Directive:
Reproduce the entire listing word for word.

Supplied material:
:::

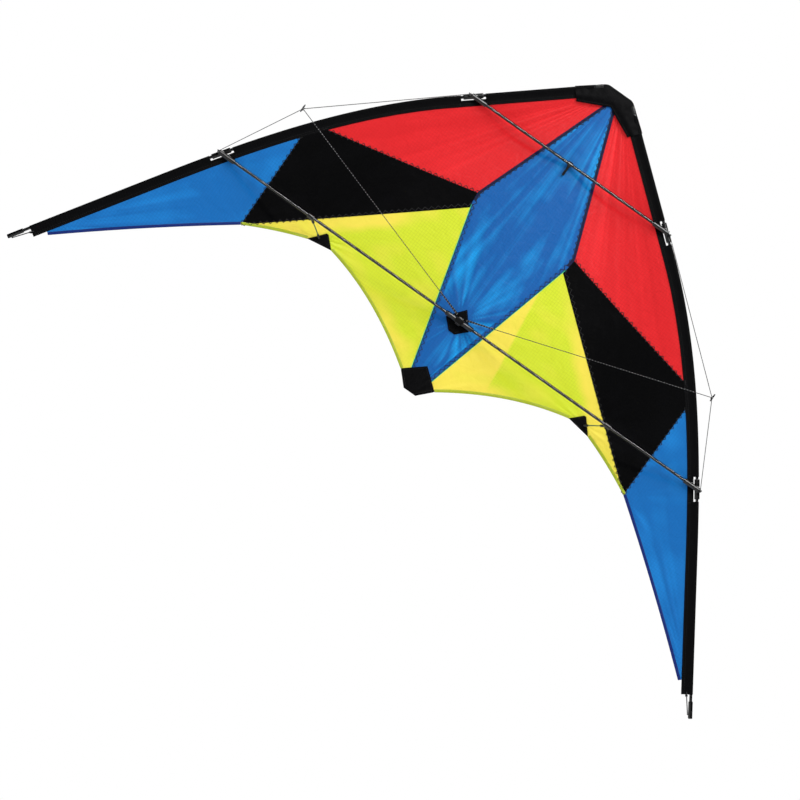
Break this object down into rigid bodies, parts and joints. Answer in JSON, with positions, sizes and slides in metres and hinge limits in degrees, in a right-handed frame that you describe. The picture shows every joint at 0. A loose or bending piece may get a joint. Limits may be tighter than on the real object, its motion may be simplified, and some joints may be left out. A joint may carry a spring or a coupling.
{
  "type": "delta kite",
  "caption": "Two-line delta stunt kite with rod frame, panelled ripstop sail, stand-offs and bridle in flying trim.",
  "frame": {"origin": "midway between the knots of the two tow loops, where the flying lines hold the kite, in front of the sail", "axes": "+X along the span to the kite's right wing as the flyer sees it, +Z along the spine towards the nose, +Y from the flyer towards the back of the sail"},
  "size_m": [1.4214, 0.4039, 0.8008],
  "materials": {
    "carbon_rod": "pultruded carbon-fibre tube with a satin clear coat",
    "green_glass_fibre": "solid pultruded glass-fibre rod, satin",
    "black_vinyl": "moulded black vinyl, half gloss",
    "ferrule_alloy": "plain drawn aluminium rod",
    "shock_cord": "braided elastic cord",
    "black_webbing": "woven polyester tape, matt",
    "red_ripstop": "coated ripstop nylon, slight sheen",
    "blue_ripstop": "coated ripstop nylon, slight sheen",
    "yellow_ripstop": "coated ripstop nylon, slight sheen",
    "black_ripstop": "coated ripstop nylon, slight sheen",
    "bridle_line": "braided polyester line"
  },
  "bodies": {
    "spine": {"spine_rod": "carbon_rod", "spine_nose_cap": "black_vinyl", "spine_tail_cap": "black_vinyl", "centre_tee": "black_vinyl", "spreader_keeper": "black_vinyl"},
    "upper_spreader": {"upper_spreader": "carbon_rod"},
    "left_wing": {"left_upper_leading_rod": "carbon_rod", "left_lower_leading_rod": "carbon_rod", "left_leading_ferrule": "ferrule_alloy", "left_leading_nose_cap": "black_vinyl", "left_tip_nock": "black_vinyl", "left_tip_cord": "shock_cord", "left_leading_sleeve": "black_webbing", "left_upper_connector": "black_vinyl", "left_lower_connector": "black_vinyl", "left_lower_spar": "carbon_rod", "left_centre_panel": "blue_ripstop", "left_red_panel": "red_ripstop", "left_black_panel": "black_ripstop", "left_yellow_panel": "yellow_ripstop", "left_tip_panel": "blue_ripstop", "left_tee_patch": "black_webbing", "left_tail_patch": "black_webbing", "left_standoff_patch": "black_webbing", "left_nose_cover": "black_webbing", "left_bridle_upper_leg": "bridle_line", "left_bridle_lower_leg": "bridle_line", "left_bridle_centre_leg": "bridle_line", "left_tow_loop": "bridle_line"},
    "right_wing": {"right_upper_leading_rod": "carbon_rod", "right_lower_leading_rod": "carbon_rod", "right_leading_ferrule": "ferrule_alloy", "right_leading_nose_cap": "black_vinyl", "right_tip_nock": "black_vinyl", "right_tip_cord": "shock_cord", "right_leading_sleeve": "black_webbing", "right_upper_connector": "black_vinyl", "right_lower_connector": "black_vinyl", "right_lower_spar": "carbon_rod", "right_centre_panel": "blue_ripstop", "right_red_panel": "red_ripstop", "right_black_panel": "black_ripstop", "right_yellow_panel": "yellow_ripstop", "right_tip_panel": "blue_ripstop", "right_tee_patch": "black_webbing", "right_tail_patch": "black_webbing", "right_standoff_patch": "black_webbing", "right_nose_cover": "black_webbing", "right_bridle_upper_leg": "bridle_line", "right_bridle_lower_leg": "bridle_line", "right_bridle_centre_leg": "bridle_line", "right_tow_loop": "bridle_line"},
    "left_standoff": {"left_standoff_fitting": "black_vinyl", "left_standoff_rod": "green_glass_fibre", "left_standoff_end_cap": "black_vinyl"},
    "right_standoff": {"right_standoff_fitting": "black_vinyl", "right_standoff_rod": "green_glass_fibre", "right_standoff_end_cap": "black_vinyl"}
  },
  "joints": [
    {"name": "left_wing_fold", "type": "hinge", "parent": "spine", "child": "left_wing", "pos_m": [0, 0.3465, 0], "axis": [0, 0, -1], "range_deg": [0, 72], "deforming": ["left_nose_cover", "left_bridle_centre_leg", "left_upper_connector"]},
    {"name": "right_wing_fold", "type": "hinge", "parent": "spine", "child": "right_wing", "pos_m": [0, 0.3465, 0], "axis": [0, 0, 1], "range_deg": [0, 72], "deforming": ["right_nose_cover", "right_bridle_centre_leg", "right_upper_connector", "centre_tee"]},
    {"name": "spreader_swing", "type": "hinge", "parent": "spine", "child": "upper_spreader", "pos_m": [0, 0.3325, 0.201], "axis": [0, 1, 0], "range_deg": [0, 90], "deforming": ["spreader_keeper"]},
    {"name": "left_standoff_swing", "type": "hinge", "parent": "left_wing", "child": "left_standoff", "pos_m": [-0.307, 0.3325, -0.124], "axis": [-1, 0, 0], "range_deg": [0, 90]},
    {"name": "right_standoff_swing", "type": "hinge", "parent": "right_wing", "child": "right_standoff", "pos_m": [0.307, 0.3325, -0.124], "axis": [-1, 0, 0], "range_deg": [0, 90]}
  ]
}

:::

Result of the task:
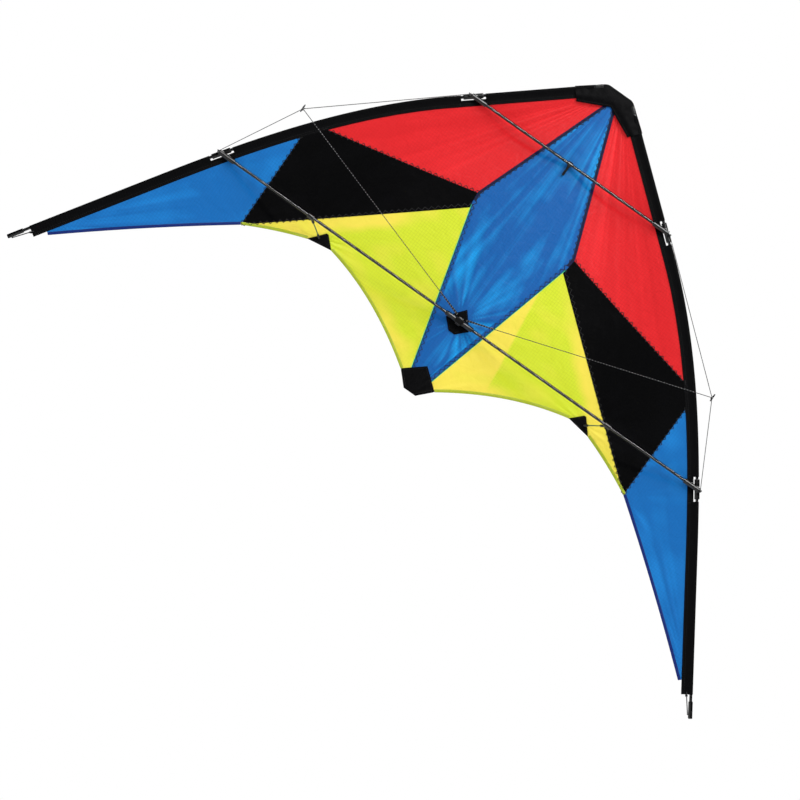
Break this object down into rigid bodies, parts and joints. Answer in JSON, with positions, sizes and slides in metres and hinge limits in degrees, in a right-handed frame that you describe. The picture shows every joint at 0. A loose or bending piece may get a joint. Limits may be tighter than on the real object, its motion may be simplified, and some joints may be left out. A joint may carry a spring or a coupling.
{
  "type": "delta kite",
  "caption": "Two-line delta stunt kite with rod frame, panelled ripstop sail, stand-offs and bridle in flying trim.",
  "frame": {"origin": "midway between the knots of the two tow loops, where the flying lines hold the kite, in front of the sail", "axes": "+X along the span to the kite's right wing as the flyer sees it, +Z along the spine towards the nose, +Y from the flyer towards the back of the sail"},
  "size_m": [1.4214, 0.4039, 0.8008],
  "materials": {
    "carbon_rod": "pultruded carbon-fibre tube with a satin clear coat",
    "green_glass_fibre": "solid pultruded glass-fibre rod, satin",
    "black_vinyl": "moulded black vinyl, half gloss",
    "ferrule_alloy": "plain drawn aluminium rod",
    "shock_cord": "braided elastic cord",
    "black_webbing": "woven polyester tape, matt",
    "red_ripstop": "coated ripstop nylon, slight sheen",
    "blue_ripstop": "coated ripstop nylon, slight sheen",
    "yellow_ripstop": "coated ripstop nylon, slight sheen",
    "black_ripstop": "coated ripstop nylon, slight sheen",
    "bridle_line": "braided polyester line"
  },
  "bodies": {
    "spine": {"spine_rod": "carbon_rod", "spine_nose_cap": "black_vinyl", "spine_tail_cap": "black_vinyl", "centre_tee": "black_vinyl", "spreader_keeper": "black_vinyl"},
    "upper_spreader": {"upper_spreader": "carbon_rod"},
    "left_wing": {"left_upper_leading_rod": "carbon_rod", "left_lower_leading_rod": "carbon_rod", "left_leading_ferrule": "ferrule_alloy", "left_leading_nose_cap": "black_vinyl", "left_tip_nock": "black_vinyl", "left_tip_cord": "shock_cord", "left_leading_sleeve": "black_webbing", "left_upper_connector": "black_vinyl", "left_lower_connector": "black_vinyl", "left_lower_spar": "carbon_rod", "left_centre_panel": "blue_ripstop", "left_red_panel": "red_ripstop", "left_black_panel": "black_ripstop", "left_yellow_panel": "yellow_ripstop", "left_tip_panel": "blue_ripstop", "left_tee_patch": "black_webbing", "left_tail_patch": "black_webbing", "left_standoff_patch": "black_webbing", "left_nose_cover": "black_webbing", "left_bridle_upper_leg": "bridle_line", "left_bridle_lower_leg": "bridle_line", "left_bridle_centre_leg": "bridle_line", "left_tow_loop": "bridle_line"},
    "right_wing": {"right_upper_leading_rod": "carbon_rod", "right_lower_leading_rod": "carbon_rod", "right_leading_ferrule": "ferrule_alloy", "right_leading_nose_cap": "black_vinyl", "right_tip_nock": "black_vinyl", "right_tip_cord": "shock_cord", "right_leading_sleeve": "black_webbing", "right_upper_connector": "black_vinyl", "right_lower_connector": "black_vinyl", "right_lower_spar": "carbon_rod", "right_centre_panel": "blue_ripstop", "right_red_panel": "red_ripstop", "right_black_panel": "black_ripstop", "right_yellow_panel": "yellow_ripstop", "right_tip_panel": "blue_ripstop", "right_tee_patch": "black_webbing", "right_tail_patch": "black_webbing", "right_standoff_patch": "black_webbing", "right_nose_cover": "black_webbing", "right_bridle_upper_leg": "bridle_line", "right_bridle_lower_leg": "bridle_line", "right_bridle_centre_leg": "bridle_line", "right_tow_loop": "bridle_line"},
    "left_standoff": {"left_standoff_fitting": "black_vinyl", "left_standoff_rod": "green_glass_fibre", "left_standoff_end_cap": "black_vinyl"},
    "right_standoff": {"right_standoff_fitting": "black_vinyl", "right_standoff_rod": "green_glass_fibre", "right_standoff_end_cap": "black_vinyl"}
  },
  "joints": [
    {"name": "left_wing_fold", "type": "hinge", "parent": "spine", "child": "left_wing", "pos_m": [0, 0.3465, 0], "axis": [0, 0, -1], "range_deg": [0, 72], "deforming": ["left_nose_cover", "left_bridle_centre_leg", "left_upper_connector"]},
    {"name": "right_wing_fold", "type": "hinge", "parent": "spine", "child": "right_wing", "pos_m": [0, 0.3465, 0], "axis": [0, 0, 1], "range_deg": [0, 72], "deforming": ["right_nose_cover", "right_bridle_centre_leg", "right_upper_connector", "centre_tee"]},
    {"name": "spreader_swing", "type": "hinge", "parent": "spine", "child": "upper_spreader", "pos_m": [0, 0.3325, 0.201], "axis": [0, 1, 0], "range_deg": [0, 90], "deforming": ["spreader_keeper"]},
    {"name": "left_standoff_swing", "type": "hinge", "parent": "left_wing", "child": "left_standoff", "pos_m": [-0.307, 0.3325, -0.124], "axis": [-1, 0, 0], "range_deg": [0, 90]},
    {"name": "right_standoff_swing", "type": "hinge", "parent": "right_wing", "child": "right_standoff", "pos_m": [0.307, 0.3325, -0.124], "axis": [-1, 0, 0], "range_deg": [0, 90]}
  ]
}